• _Supplied information_:
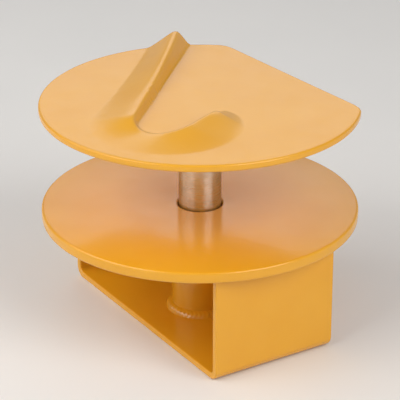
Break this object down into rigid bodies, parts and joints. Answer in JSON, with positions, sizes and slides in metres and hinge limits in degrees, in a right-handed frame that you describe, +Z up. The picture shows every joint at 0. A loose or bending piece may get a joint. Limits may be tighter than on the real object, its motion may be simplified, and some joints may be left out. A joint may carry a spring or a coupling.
{
  "type": "trailer coupler lock",
  "caption": "Keyed lock for a ring-shaped trailer coupler eye: an upper disc with a post, a lower disc with a channel-shaped guard, and a push-to-lock cylinder across the guard.",
  "frame": {"origin": "on the post's axis, in the underside of the guard channel's floor", "axes": "+Z up along the post towards the upper disc; +X along the guard channel towards the trailer's side, where the upper disc is cut straight (the cut stands turned by 4.5 degrees at rest); -X is the side the lock cylinder faces; +Y across the channel"},
  "size_m": [0.14, 0.14, 0.109],
  "materials": {
    "yellow_powder_coat": "glossy powder coat",
    "zinc_plated_steel": "bright zinc plate",
    "spring_steel": "drawn wire",
    "chrome_cap": "polished",
    "brass_plug": "machined",
    "black_rubber": "satin"
  },
  "bodies": {
    "base": {"lower_flange": "yellow_powder_coat", "guard_channel": "yellow_powder_coat", "guard_weld_left": "yellow_powder_coat", "guard_weld_right": "yellow_powder_coat", "post_sleeve": "yellow_powder_coat", "sleeve_weld_upper": "yellow_powder_coat", "sleeve_weld_lower": "yellow_powder_coat", "lock_barrel": "yellow_powder_coat", "barrel_weld": "yellow_powder_coat", "stop_screw": "zinc_plated_steel", "return_spring": "spring_steel"},
    "seal": {"post_o_ring": "black_rubber"},
    "top": {"top_plate": "yellow_powder_coat", "locking_post": "zinc_plated_steel", "post_weld": "yellow_powder_coat"},
    "plunger": {"lock_shell": "zinc_plated_steel", "face_cap": "chrome_cap", "locking_bolt": "zinc_plated_steel", "shell_o_ring": "black_rubber"},
    "plug": {"key_plug": "brass_plug", "plug_cam": "zinc_plated_steel", "plug_clip": "spring_steel", "wafer_1": "brass_plug", "wafer_2": "brass_plug", "wafer_3": "brass_plug", "wafer_4": "brass_plug", "wafer_5": "brass_plug", "wafer_spring_1": "spring_steel", "wafer_spring_2": "spring_steel", "wafer_spring_3": "spring_steel", "wafer_spring_4": "spring_steel", "wafer_spring_5": "spring_steel"},
    "ball": {"detent_ball": "spring_steel"}
  },
  "joints": [
    {"name": "post_lift", "type": "slide", "parent": "base", "child": "seal", "axis": [0, 0, 1], "range_m": [0, 0.1]},
    {"name": "plate_swivel", "type": "hinge", "parent": "seal", "child": "top", "pos_m": [0, 0, 0], "axis": [0, 0, 1], "continuous": true},
    {"name": "plunger_push", "type": "slide", "parent": "base", "child": "plunger", "axis": [1, 0, 0], "range_m": [0, 0.006], "stiffness_N_per_m": 400, "deforming": ["return_spring"]},
    {"name": "key_turn", "type": "hinge", "parent": "plunger", "child": "plug", "pos_m": [-0.034, 0, 0.038], "axis": [1, 0, 0], "range_deg": [0, 90]},
    {"name": "detent_out", "type": "slide", "parent": "plunger", "child": "ball", "axis": [0, 0, -1], "range_m": [0, 0.001]}
  ],
  "couplings": [
    {"joint": "detent_out", "follows": "key_turn", "m_per_rad": 0.00063662}
  ]
}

• _Required work_: Show the data once more, exactly as it was written.

• _Written response_:
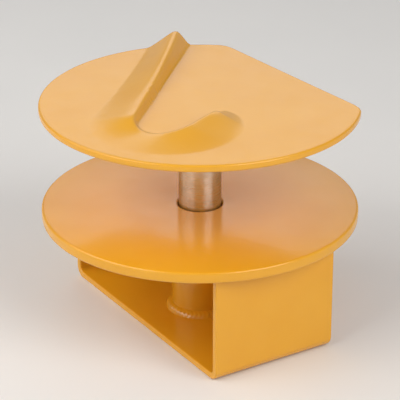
Break this object down into rigid bodies, parts and joints. Answer in JSON, with positions, sizes and slides in metres and hinge limits in degrees, in a right-handed frame that you describe, +Z up. The picture shows every joint at 0. A loose or bending piece may get a joint. Limits may be tighter than on the real object, its motion may be simplified, and some joints may be left out. A joint may carry a spring or a coupling.
{
  "type": "trailer coupler lock",
  "caption": "Keyed lock for a ring-shaped trailer coupler eye: an upper disc with a post, a lower disc with a channel-shaped guard, and a push-to-lock cylinder across the guard.",
  "frame": {"origin": "on the post's axis, in the underside of the guard channel's floor", "axes": "+Z up along the post towards the upper disc; +X along the guard channel towards the trailer's side, where the upper disc is cut straight (the cut stands turned by 4.5 degrees at rest); -X is the side the lock cylinder faces; +Y across the channel"},
  "size_m": [0.14, 0.14, 0.109],
  "materials": {
    "yellow_powder_coat": "glossy powder coat",
    "zinc_plated_steel": "bright zinc plate",
    "spring_steel": "drawn wire",
    "chrome_cap": "polished",
    "brass_plug": "machined",
    "black_rubber": "satin"
  },
  "bodies": {
    "base": {"lower_flange": "yellow_powder_coat", "guard_channel": "yellow_powder_coat", "guard_weld_left": "yellow_powder_coat", "guard_weld_right": "yellow_powder_coat", "post_sleeve": "yellow_powder_coat", "sleeve_weld_upper": "yellow_powder_coat", "sleeve_weld_lower": "yellow_powder_coat", "lock_barrel": "yellow_powder_coat", "barrel_weld": "yellow_powder_coat", "stop_screw": "zinc_plated_steel", "return_spring": "spring_steel"},
    "seal": {"post_o_ring": "black_rubber"},
    "top": {"top_plate": "yellow_powder_coat", "locking_post": "zinc_plated_steel", "post_weld": "yellow_powder_coat"},
    "plunger": {"lock_shell": "zinc_plated_steel", "face_cap": "chrome_cap", "locking_bolt": "zinc_plated_steel", "shell_o_ring": "black_rubber"},
    "plug": {"key_plug": "brass_plug", "plug_cam": "zinc_plated_steel", "plug_clip": "spring_steel", "wafer_1": "brass_plug", "wafer_2": "brass_plug", "wafer_3": "brass_plug", "wafer_4": "brass_plug", "wafer_5": "brass_plug", "wafer_spring_1": "spring_steel", "wafer_spring_2": "spring_steel", "wafer_spring_3": "spring_steel", "wafer_spring_4": "spring_steel", "wafer_spring_5": "spring_steel"},
    "ball": {"detent_ball": "spring_steel"}
  },
  "joints": [
    {"name": "post_lift", "type": "slide", "parent": "base", "child": "seal", "axis": [0, 0, 1], "range_m": [0, 0.1]},
    {"name": "plate_swivel", "type": "hinge", "parent": "seal", "child": "top", "pos_m": [0, 0, 0], "axis": [0, 0, 1], "continuous": true},
    {"name": "plunger_push", "type": "slide", "parent": "base", "child": "plunger", "axis": [1, 0, 0], "range_m": [0, 0.006], "stiffness_N_per_m": 400, "deforming": ["return_spring"]},
    {"name": "key_turn", "type": "hinge", "parent": "plunger", "child": "plug", "pos_m": [-0.034, 0, 0.038], "axis": [1, 0, 0], "range_deg": [0, 90]},
    {"name": "detent_out", "type": "slide", "parent": "plunger", "child": "ball", "axis": [0, 0, -1], "range_m": [0, 0.001]}
  ],
  "couplings": [
    {"joint": "detent_out", "follows": "key_turn", "m_per_rad": 0.00063662}
  ]
}